Thomas Quasthoff's Mahler

by Lloyd Schwartz


Four years ago, the BSO offered its first performance in nearly 20 years of one of the greatest and strangest works of the century, Mahler's symphonic song cycle, Das Lied von der Erde (his setting of German translations of ancient Chinese poems), led with youthful impetuosity and aching nostalgia by Metropolitan Opera honcho James Levine (who'll be returning next month for Haydn's Creation). Last week it was Seiji Ozawa, in his first shot at this masterpiece with the BSO. It had some intensity, though the notes remained mainly just notes, and not all of them sounded as beautiful or as delicate as they should have.

The BSO strings have been in fine shape lately (the gorgeous cello playing in the slow movement of Bruckner's Eighth Symphony the week before almost compensated for the squareness of principal guest conductor Bernard Haitink's beat and conception). But in Mahler's crucial oboe part, assistant principal oboist Keisuke Wakao had neither the insinuating tone nor the musical sensitivity of retired principal oboist Alfred Genovese; Wakao plays the oboe -- literally -- as if it were a trumpet. In one extraordinary passage of "Der Abschied" ("The Parting"), the last song, Mahler's profound half-hour-long leavetaking from everything he holds dear, the flute is left all alone with the soloist. Jacques Zoon sounded like a bereft nightingale fluttering through the pines, warbling to the singer awaiting his final departure from his mysterious "friend."

And here's the big news. Mahler called Das Lied "A Symphony for Tenor and Contralto (or Baritone) and Orchestra." Jessye Norman breezed in for the Saturday-night concert (and next week's gig at Carnegie Hall), but in the three surrounding performances, the "alto" was German bass-baritone Thomas Quasthoff, making his Boston debut in a part he was singing for the first time. And he was extraordinary.
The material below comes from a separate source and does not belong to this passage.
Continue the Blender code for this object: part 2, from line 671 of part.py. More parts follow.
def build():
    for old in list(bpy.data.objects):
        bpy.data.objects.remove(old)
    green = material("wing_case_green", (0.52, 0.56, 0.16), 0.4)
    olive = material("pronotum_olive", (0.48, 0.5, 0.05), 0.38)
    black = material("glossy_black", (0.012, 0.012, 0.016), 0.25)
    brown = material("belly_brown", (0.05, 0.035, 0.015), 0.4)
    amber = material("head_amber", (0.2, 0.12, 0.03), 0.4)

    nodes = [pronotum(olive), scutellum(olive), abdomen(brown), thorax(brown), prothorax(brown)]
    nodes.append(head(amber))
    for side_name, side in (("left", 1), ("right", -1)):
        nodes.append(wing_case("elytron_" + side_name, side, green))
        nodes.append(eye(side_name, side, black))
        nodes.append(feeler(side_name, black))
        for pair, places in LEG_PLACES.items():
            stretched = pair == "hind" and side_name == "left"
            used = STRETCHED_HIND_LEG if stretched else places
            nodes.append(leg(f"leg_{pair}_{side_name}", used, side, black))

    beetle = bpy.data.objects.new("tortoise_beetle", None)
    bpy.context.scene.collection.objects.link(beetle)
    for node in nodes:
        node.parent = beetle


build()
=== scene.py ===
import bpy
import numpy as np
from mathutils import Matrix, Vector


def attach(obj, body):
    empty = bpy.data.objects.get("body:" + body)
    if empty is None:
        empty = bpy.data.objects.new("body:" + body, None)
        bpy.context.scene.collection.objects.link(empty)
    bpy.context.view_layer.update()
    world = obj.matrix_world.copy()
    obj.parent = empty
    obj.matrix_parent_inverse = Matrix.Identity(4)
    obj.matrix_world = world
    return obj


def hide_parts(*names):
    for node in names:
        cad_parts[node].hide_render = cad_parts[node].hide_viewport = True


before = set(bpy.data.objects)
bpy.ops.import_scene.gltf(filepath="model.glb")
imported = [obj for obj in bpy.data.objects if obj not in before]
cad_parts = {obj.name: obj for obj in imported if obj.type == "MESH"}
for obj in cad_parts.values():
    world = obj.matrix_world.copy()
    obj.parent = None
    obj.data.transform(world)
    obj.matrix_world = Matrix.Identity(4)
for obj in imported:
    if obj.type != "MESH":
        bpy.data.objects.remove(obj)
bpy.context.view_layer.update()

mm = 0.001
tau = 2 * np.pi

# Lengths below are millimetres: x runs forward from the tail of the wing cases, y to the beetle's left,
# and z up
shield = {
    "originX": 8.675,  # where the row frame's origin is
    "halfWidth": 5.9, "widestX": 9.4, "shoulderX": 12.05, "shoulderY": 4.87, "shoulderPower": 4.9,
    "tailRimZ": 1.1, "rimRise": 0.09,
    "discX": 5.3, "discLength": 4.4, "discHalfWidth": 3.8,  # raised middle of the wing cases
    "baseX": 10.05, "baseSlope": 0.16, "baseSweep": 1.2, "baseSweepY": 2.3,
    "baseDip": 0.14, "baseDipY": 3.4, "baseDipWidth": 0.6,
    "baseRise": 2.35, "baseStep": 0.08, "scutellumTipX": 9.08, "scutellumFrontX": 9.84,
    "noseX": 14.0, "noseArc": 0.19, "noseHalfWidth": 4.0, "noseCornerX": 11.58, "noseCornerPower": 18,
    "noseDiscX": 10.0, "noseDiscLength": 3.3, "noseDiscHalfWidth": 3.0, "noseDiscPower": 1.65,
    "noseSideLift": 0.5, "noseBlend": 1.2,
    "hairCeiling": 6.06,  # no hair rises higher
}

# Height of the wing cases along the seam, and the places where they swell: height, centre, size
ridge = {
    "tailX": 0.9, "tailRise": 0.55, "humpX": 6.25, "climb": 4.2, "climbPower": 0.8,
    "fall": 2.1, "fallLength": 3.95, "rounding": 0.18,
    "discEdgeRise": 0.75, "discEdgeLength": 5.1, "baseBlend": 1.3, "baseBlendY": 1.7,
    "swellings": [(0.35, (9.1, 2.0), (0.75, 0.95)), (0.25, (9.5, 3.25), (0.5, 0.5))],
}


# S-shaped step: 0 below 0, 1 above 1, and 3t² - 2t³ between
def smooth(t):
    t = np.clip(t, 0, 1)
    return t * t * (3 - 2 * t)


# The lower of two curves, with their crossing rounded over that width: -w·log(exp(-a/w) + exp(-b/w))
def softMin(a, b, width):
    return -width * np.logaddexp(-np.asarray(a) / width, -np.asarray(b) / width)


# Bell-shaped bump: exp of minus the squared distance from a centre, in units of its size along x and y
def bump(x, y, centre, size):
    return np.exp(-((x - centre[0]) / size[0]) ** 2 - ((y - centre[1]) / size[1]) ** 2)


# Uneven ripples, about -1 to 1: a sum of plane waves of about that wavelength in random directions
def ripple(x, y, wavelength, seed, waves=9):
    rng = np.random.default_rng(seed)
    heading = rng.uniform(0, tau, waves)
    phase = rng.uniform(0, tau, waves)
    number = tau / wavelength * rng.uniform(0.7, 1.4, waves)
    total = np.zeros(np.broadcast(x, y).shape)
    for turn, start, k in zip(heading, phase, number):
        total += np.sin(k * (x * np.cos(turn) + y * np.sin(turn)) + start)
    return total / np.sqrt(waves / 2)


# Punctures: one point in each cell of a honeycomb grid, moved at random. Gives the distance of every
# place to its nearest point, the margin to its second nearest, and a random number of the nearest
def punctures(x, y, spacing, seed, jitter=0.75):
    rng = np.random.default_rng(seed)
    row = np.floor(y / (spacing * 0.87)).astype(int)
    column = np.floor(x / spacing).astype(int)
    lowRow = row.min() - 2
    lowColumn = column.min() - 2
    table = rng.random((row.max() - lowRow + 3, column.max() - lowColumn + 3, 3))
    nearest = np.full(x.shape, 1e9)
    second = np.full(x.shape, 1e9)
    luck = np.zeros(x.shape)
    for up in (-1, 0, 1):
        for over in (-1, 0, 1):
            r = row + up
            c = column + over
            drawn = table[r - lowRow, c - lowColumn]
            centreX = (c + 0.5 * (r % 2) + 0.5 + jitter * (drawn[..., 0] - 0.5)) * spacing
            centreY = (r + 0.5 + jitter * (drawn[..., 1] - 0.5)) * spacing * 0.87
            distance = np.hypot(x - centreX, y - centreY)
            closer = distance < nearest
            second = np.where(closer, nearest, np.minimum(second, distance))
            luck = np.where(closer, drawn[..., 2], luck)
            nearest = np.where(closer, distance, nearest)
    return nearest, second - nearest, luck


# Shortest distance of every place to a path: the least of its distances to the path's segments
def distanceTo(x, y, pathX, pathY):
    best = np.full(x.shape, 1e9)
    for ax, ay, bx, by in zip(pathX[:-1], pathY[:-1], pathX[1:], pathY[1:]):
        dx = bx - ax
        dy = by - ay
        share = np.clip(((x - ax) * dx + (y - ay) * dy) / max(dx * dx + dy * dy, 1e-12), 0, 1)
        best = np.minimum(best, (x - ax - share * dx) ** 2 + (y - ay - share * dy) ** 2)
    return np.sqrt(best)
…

The first thing you notice about Quasthoff is his disability. He was a thalidomide baby, born in 1959. He's barely four feet tall, and neither his hands nor his arms are fully developed. But he can sing! His timbre reminds me of Sanford Sylvan's, a little darker, with a rich, full, even tone all the way up and all the way down. "Warm," "honest," "natural" were the adjectives I kept hearing in the Symphony Hall corridors and stairwells afterward. He connects effortlessly with both notes and words in a way that seems beyond art. "Sunshine mirrors their slender limbs," he sings in the fourth song, "Von der Schönheit" ("Of Beauty") -- and you could see that glint and feel the heat. And by ever so subtly leaning on and stretching out the vowels in "dunkel" and "heissen," he let you into the "darkness" and the "searing" of the proud girl's gaze as she watches the young man she secretly yearns for gallop by on his horse. Quasthoff caught but didn't overplay the bitterness of "Der Einsame im Herbst" ("The Solitary in Autumn"), and he melted into the repeated last word of "Der Abschied": "Ewig" ("Ever. Forever.").
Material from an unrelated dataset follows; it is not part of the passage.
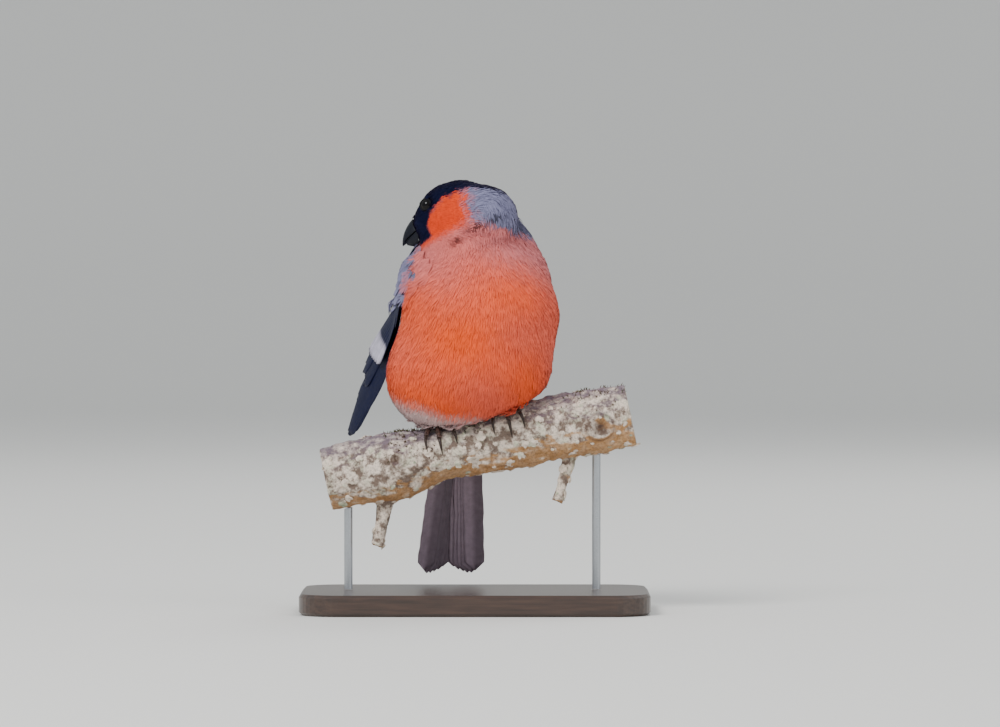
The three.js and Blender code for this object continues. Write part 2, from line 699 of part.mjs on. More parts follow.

Quasthoff's partner was Canadian-born Wagnerian tenor Ben Heppner, who may well have been even more expansive than he was with Levine four years ago. His voice is large but very focused, and he stood at the very lip of the stage, leaning on the conductor's podium for balance, to be as close to the audience (and as far from the brasses?) as possible. Getting drowned out is a built-in risk for Mahler's tenor, and Ozawa didn't go out of his way to keep the orchestral lid on. In "Das Trinklied vom Jammer der Erde" ("The Drinking Song of Earth's Despair," in BSO violinist/celesta player Jerome Rosen's eloquent translation) and "Der Trunkene im Frühling" ("The Drunkard in Spring"), Heppner suggested an inebriated instability, yet his delicacy mirrored the glittering innocence in "Von der Jugend" ("Of Youth"), with its green-and-white porcelain pavilion mirrored upside-down in the water, as seductive an image of heaven as any in music.
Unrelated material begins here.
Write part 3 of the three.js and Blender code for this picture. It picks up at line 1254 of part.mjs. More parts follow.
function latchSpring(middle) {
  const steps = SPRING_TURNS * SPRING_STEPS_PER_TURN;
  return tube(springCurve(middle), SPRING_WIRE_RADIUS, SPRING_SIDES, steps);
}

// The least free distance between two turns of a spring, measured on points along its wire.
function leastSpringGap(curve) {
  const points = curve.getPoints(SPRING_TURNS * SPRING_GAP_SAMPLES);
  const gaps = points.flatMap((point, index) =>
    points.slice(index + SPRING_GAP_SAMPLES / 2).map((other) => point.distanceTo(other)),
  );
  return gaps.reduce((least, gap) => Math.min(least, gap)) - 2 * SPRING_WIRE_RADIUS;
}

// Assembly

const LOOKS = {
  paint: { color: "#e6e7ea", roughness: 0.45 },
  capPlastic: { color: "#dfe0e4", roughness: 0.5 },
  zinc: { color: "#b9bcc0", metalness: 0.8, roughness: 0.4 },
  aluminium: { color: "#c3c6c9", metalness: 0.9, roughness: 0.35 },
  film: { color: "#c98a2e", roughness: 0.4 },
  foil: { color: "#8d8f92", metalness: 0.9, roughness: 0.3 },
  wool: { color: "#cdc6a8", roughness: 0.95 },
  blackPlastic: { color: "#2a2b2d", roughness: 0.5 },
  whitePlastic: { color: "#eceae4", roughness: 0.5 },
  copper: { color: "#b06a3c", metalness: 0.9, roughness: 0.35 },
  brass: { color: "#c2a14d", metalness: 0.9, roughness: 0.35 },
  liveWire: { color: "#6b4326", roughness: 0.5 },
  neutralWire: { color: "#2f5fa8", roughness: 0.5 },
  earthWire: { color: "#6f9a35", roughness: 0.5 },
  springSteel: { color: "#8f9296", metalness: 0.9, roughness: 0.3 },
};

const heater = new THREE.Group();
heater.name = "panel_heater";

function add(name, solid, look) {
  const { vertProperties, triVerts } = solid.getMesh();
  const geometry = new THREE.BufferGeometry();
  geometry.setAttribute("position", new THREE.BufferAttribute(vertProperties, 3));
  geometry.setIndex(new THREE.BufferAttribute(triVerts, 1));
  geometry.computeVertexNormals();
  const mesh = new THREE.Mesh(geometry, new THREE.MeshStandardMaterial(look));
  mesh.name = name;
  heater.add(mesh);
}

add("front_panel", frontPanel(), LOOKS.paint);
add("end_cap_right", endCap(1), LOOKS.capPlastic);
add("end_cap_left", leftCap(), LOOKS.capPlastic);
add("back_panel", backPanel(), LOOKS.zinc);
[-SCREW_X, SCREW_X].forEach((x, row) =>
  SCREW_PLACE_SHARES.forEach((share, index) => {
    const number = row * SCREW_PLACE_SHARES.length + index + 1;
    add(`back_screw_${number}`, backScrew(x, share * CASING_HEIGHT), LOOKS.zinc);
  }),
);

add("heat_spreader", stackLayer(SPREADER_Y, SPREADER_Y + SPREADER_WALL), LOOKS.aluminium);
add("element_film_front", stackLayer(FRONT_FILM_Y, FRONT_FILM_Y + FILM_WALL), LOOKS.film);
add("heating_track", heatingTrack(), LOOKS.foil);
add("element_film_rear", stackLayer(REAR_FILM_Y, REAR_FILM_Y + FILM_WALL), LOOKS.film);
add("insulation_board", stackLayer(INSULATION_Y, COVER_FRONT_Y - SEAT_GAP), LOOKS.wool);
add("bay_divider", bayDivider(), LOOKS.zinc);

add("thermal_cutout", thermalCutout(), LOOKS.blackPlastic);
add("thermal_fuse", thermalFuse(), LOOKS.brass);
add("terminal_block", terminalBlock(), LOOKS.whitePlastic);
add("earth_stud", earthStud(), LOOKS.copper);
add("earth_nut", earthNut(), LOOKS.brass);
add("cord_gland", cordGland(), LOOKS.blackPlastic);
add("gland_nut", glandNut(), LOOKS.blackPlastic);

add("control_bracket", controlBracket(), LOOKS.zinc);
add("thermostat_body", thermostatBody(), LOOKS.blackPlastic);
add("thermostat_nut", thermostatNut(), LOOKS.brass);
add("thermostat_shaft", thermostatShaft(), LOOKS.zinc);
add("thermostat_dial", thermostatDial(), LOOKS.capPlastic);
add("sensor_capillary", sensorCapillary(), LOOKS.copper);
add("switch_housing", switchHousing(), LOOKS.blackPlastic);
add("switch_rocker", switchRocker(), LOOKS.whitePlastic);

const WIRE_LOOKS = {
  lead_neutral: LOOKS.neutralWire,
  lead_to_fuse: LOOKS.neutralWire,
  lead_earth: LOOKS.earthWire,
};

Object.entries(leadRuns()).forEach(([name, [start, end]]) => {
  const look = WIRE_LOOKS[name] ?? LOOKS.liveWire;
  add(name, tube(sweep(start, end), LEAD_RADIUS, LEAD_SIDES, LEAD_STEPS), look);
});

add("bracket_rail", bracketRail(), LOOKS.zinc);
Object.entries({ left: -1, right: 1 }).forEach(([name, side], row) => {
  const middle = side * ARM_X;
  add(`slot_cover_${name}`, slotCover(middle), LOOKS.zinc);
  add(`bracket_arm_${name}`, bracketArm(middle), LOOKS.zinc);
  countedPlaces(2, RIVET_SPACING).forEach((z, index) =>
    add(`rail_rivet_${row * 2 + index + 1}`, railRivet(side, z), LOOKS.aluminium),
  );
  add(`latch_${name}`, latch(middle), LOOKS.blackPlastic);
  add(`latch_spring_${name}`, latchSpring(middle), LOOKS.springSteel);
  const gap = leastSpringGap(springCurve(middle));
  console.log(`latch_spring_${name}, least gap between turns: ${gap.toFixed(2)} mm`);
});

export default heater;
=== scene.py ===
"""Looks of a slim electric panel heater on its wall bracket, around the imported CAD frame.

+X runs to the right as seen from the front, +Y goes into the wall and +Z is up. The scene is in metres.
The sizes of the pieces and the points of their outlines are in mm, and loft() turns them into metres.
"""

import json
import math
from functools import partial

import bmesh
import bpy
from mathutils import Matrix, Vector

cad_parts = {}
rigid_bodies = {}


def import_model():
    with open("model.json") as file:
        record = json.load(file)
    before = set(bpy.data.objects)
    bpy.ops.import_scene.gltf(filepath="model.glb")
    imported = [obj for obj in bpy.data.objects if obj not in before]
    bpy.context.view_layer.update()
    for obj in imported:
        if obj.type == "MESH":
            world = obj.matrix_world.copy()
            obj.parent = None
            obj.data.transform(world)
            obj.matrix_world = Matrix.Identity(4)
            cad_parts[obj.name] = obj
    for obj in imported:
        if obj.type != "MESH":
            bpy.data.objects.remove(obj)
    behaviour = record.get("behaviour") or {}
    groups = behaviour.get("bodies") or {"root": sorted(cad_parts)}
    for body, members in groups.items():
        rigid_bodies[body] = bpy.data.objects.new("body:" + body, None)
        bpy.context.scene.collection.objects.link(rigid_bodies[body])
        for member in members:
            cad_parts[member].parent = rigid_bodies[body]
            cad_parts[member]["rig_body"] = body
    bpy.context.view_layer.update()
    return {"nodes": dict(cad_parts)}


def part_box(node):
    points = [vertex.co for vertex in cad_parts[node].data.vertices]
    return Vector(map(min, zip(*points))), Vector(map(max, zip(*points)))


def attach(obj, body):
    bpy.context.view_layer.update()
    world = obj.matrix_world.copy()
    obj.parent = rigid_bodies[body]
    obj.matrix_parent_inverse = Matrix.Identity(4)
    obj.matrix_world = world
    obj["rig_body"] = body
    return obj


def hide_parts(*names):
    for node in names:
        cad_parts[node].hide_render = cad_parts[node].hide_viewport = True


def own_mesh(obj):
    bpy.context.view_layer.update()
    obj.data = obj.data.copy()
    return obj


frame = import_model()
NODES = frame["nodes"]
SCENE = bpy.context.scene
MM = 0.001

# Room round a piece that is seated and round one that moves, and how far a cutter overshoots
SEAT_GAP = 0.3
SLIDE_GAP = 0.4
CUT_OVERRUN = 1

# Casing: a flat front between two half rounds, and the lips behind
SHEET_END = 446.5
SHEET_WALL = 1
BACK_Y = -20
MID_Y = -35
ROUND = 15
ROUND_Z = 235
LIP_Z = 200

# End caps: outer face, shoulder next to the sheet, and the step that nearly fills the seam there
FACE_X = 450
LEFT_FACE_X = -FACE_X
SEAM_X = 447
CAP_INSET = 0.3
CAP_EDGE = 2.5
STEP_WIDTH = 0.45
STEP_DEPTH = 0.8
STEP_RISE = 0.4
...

The witty program began with a very different kind of Chinese music: Bartók's suite from his sado-erotic pantomime, The Miraculous Mandarin. This is one of Ozawa's showpieces, and though it was lively, it was neither very lubricious nor threatening. The clarinet "plays" a prostitute beckoning to customers from her window; William R. Hudgins made a lovely but awfully chaste sound. The trombones were hornier. But Ozawa suggested a genial carnival atmosphere more appropriate to Petrushka than to Bartók's sinister demi-monde.